Bussiness

Harley-Davidson shares tank as coronavirus spurs quarterly loss

Harley-Davidson on Tuesday reported an unexpected quarterly loss due to disruptions caused by the coronavirus pandemic, sending its shares sliding more than 9 percent in morning trade.

It also unveiled a restructuring strategy that aims to shift focus back to more profitable motorcycles and core markets such as the US.

Harley has been struggling for years to grow sales beyond baby boomers. The company has not posted retail sales growth in the US, its biggest market, in the past 14 quarters.

The pandemic has exacerbated its challenges.

In the latest quarter, U.S. retail sales plunged 27 percent year-on-year, the steepest fall in at least six years. Overall, motorcycles revenue dived 53 percent year-on-year to $669 million, hurt by the temporary suspension of production due to COVID-19 related lockdowns.

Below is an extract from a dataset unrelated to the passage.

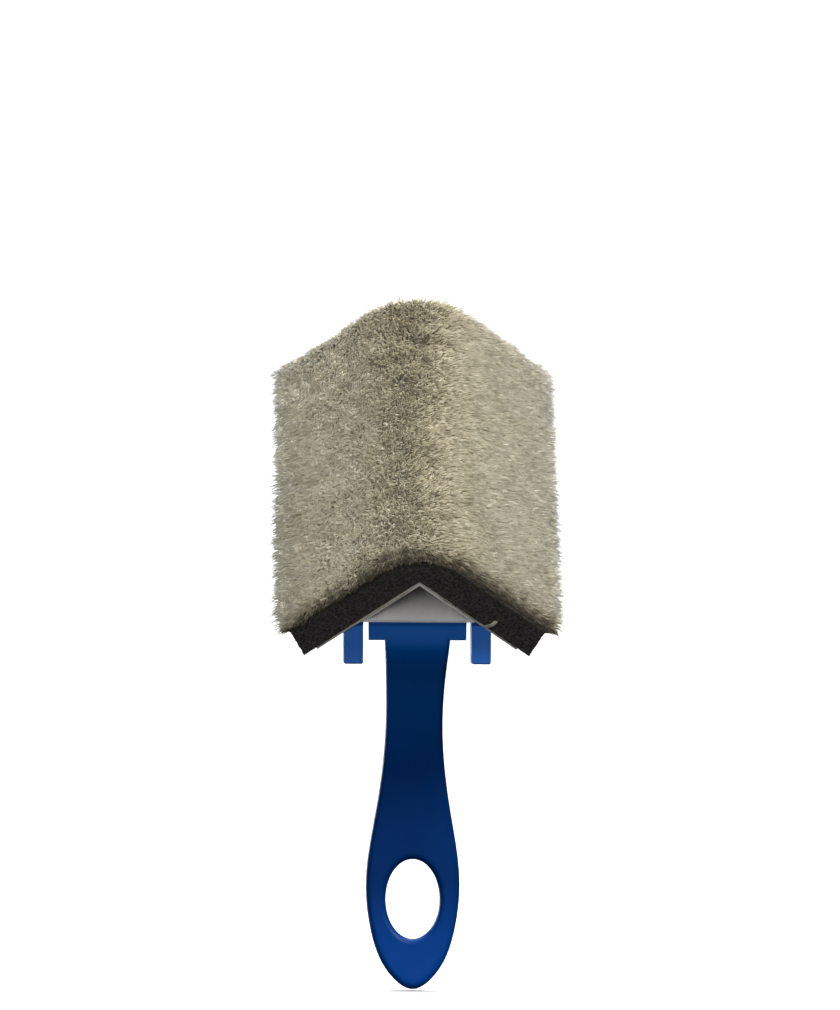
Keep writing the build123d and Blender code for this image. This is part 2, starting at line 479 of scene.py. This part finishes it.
foam_pit_shade = (0.023, 0.021, 0.021, 1)
foam_grey = (0.085, 0.078, 0.076, 1)
foam_skin, foam_tree, foam_shader = new_material("charcoal_foam")
cells = place(foam_tree, "ShaderNodeTexVoronoi", Scale=pits_to_the_metre, Randomness=1.0)
foam_tree.links.new(place(foam_tree, "ShaderNodeTexCoord").outputs["Object"], cells.inputs["Vector"])
pits = place(foam_tree, "ShaderNodeMapRange")
pits.inputs["From Min"].default_value = pit_floor
pits.inputs["From Max"].default_value = pit_rim
foam_tree.links.new(cells.outputs["Distance"], pits.inputs["Value"])
# Painted shade: the floors of the pits are darker than their rims.
foam_tint = blend_colours(foam_tree, pits.outputs["Result"], foam_pit_shade, foam_grey)
foam_tree.links.new(foam_tint, foam_shader.inputs["Base Color"])
foam_shader.inputs["Roughness"].default_value = 0.92
foam_shader.inputs["Specular IOR Level"].default_value = 0.1
bump(foam_tree, foam_shader, pits.outputs["Result"], pit_depth)
foam_body.data.materials.append(foam_skin)
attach(foam_body, "root")
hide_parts("foam_pad")

# --------------------------------------------------------------------------------------------------
# Tape. Two strips of double-sided tape, pale and a little yellow, hold the foam to the sheet. They are
# cut by hand, so their ends stand out unevenly, and on the right a sliver of film curls over the foam.
tape_thickness = 0.00025
tape_start = 0.004
tape_end = 0.035
tape_overhang = 0.0005
tape_wander = 0.00025
tape_wave = 0.006
tape_gap = 0.00002
tape_head_gap = 0.0003


def tape_strip(name, side, seed):
    """A thin closed strip on one wing whose lower end wanders by a sum of sines."""
    cells_abc, quads = block_surface(80, 1, 60)
    a, b, c = cells_abc.T
    along = tape_start + (tape_end - tape_start) * a
    uneven = ripple(np.stack([along, 0 * along, 0 * along], axis=1), tape_wave, seed, 9) * tape_wander
    low = -tape_overhang - uneven
    height = low + c * (pad_length - low - tape_head_gap)
    offset = tape_gap + (tape_thickness - 2 * tape_gap) * b
    across = side * (along + offset) / math.sqrt(2)
    depth = (along - offset) / math.sqrt(2)
    if side < 0:
        quads = quads[:, ::-1]
    return mesh_piece(name, in_pad(across, depth, height), quads)


tape_deep = (0.52, 0.47, 0.38, 1)
tape_light = (0.72, 0.68, 0.60, 1)
tape_film, tape_tree, tape_shader = new_material("tape_film")
tape_stain = spread(tape_tree, object_noise(tape_tree, 500), 0, 1)
tape_tint = blend_colours(tape_tree, tape_stain, tape_deep, tape_light)
tape_tree.links.new(tape_tint, tape_shader.inputs["Base Color"])
tape_shader.inputs["Roughness"].default_value = 0.5
sliver_start = 0.0248
sliver_width = 0.0017
sliver_rise = 0.0042
sliver_root = 0.00012
sliver_sag = 0.0009


def tape_sliver():
    """A torn end of film: it leaves the tape, curls forward on a quarter sine and twists level.

    The block's a runs along the curl, b through the film and c across the strip.
    """
    cells_abc, quads = block_surface(24, 1, 8)
    a, b, c = cells_abc.T
    offset = sliver_root + sliver_rise * np.sin(a * math.pi / 2)
    height = -0.0006 - sliver_sag * np.sin(a * math.pi)
    wing_way = 1 - 0.75 * a
    spread_across = sliver_width * (c - 0.5) * (1 - 0.35 * a)
    film = tape_thickness * 0.4 * (b - 0.5)
    along = sliver_start + 0.0005 * a + spread_across * wing_way
    across = (along + offset) / math.sqrt(2) + spread_across * (1 - wing_way)
    depth = (along - offset) / math.sqrt(2)
    sliver = mesh_piece("tape_sliver", in_pad(across, depth, height - film), quads[:, ::-1])
    sliver.data.shade_smooth()
    return sliver


tape_right = tape_strip("tape_right", 1, 11)
tape_left = tape_strip("tape_left", -1, 12)
for strip in (tape_right, tape_left, tape_sliver()):
    strip.data.materials.append(tape_film)
    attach(strip, "root")
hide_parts("mounting_tape")

# --------------------------------------------------------------------------------------------------
# Cloth. The ground of the nap fabric, woven from dull beige yarn, that the nap is rooted in. It is glued
# flat on the foam and cut level with it.
cloth_thickness = 0.0006
weave_relief = 0.0001
cloth_front = foam_front + cloth_thickness
cloth_face = (cloth_front, cloth_wing, foam_ridge_radius + cloth_thickness)

cloth = folded_layer("ground_cloth", foam_face, cloth_face, (240, 2, 200))[0]
weave_dark = (0.05, 0.045, 0.03, 1)
weave_light = (0.11, 0.10, 0.07, 1)
cloth_weave, weave_tree, weave_shader = new_material("ground_weave")
weave_drift = spread(weave_tree, object_noise(weave_tree, 1800), 0, 1)
weave_tint = blend_colours(weave_tree, weave_drift, weave_dark, weave_light)
weave_tree.links.new(weave_tint, weave_shader.inputs["Base Color"])
weave_shader.inputs["Roughness"].default_value = 0.95
bump(weave_tree, weave_shader, object_noise(weave_tree, 2500), weave_relief)
cloth.data.materials.append(cloth_weave)
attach(cloth, "root")
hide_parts("pile_backing")

# --------------------------------------------------------------------------------------------------
# Nap. Dense soft fibres 5 mm deep, woven into the cloth. The whole pile lies down the pad and a little
# to the right; along the two sides it fans out past the cut edges. A thick bed of short fibres lies
# under the long ones.
pile_depth = 0.005
bed_depth = 0.0020
bed_relief = 0.0003
fibre_spacing = 0.00033
fibre_radius = 0.00020
fibre_bands = 6
side_places = [-1, -0.88, -0.6, -0.32, -0.1, 0.1, 0.4, 0.88, 1]
side_leans = [-22, -8, 9, 16, 15, 17, 25, 28, 30]
down_leans = [20, 28, 31, 31, 27, 22, 13, 11, 11]
ridge_turn = math.radians(-17)
comb_turn = math.radians(10)
comb_droop = math.radians(9)
wave_size = 0.009
wave_lean = math.radians(5)
own_lean = math.radians(8)
right_calm = 0.45
stray_share = 0.35
stray_splay = math.radians(26)
end_reach = 0.0035
lower_droop = math.radians(24)
upper_lift = math.radians(8)
edge_reach = 0.004
edge_growth = 0.22
tuft_size = 0.00125
nap_tone = 0.46
fibre_spread = 0.06
tuft_spread = 0.07
parting_shade = 0.10
parting_width = 0.015
foot_shade = 0.72
foot_shade_reach = 0.0022
left_painted_light = 0.08
side_painted_light = 0.18
stray_painted_light = 0.32
head_painted_light = 0.20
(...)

Harley reported a loss of 60 cents per share for the quarter through June, compared with a profit of $1.23 per share a year ago. Analysts on average expected a profit of 4 cents per share, according to IBES data from Refinitiv.

Shares were last trading down 5 percent, at $27.80.

While retail sales have improved sequentially since April with the lifting of pandemic shutdowns, Harley declined to provide an earnings guidance.

Chief Executive Jochen Zeitz has tightened supplies and cut production, reducing global dealer inventory and driving up prices for pre-owned bikes, which used to be a drag on new bike sales.

Zeitz, who took the reins in February, said the company will avoid price discounts and promotions to drive sales. “Focusing on desirability will be the future,” he said.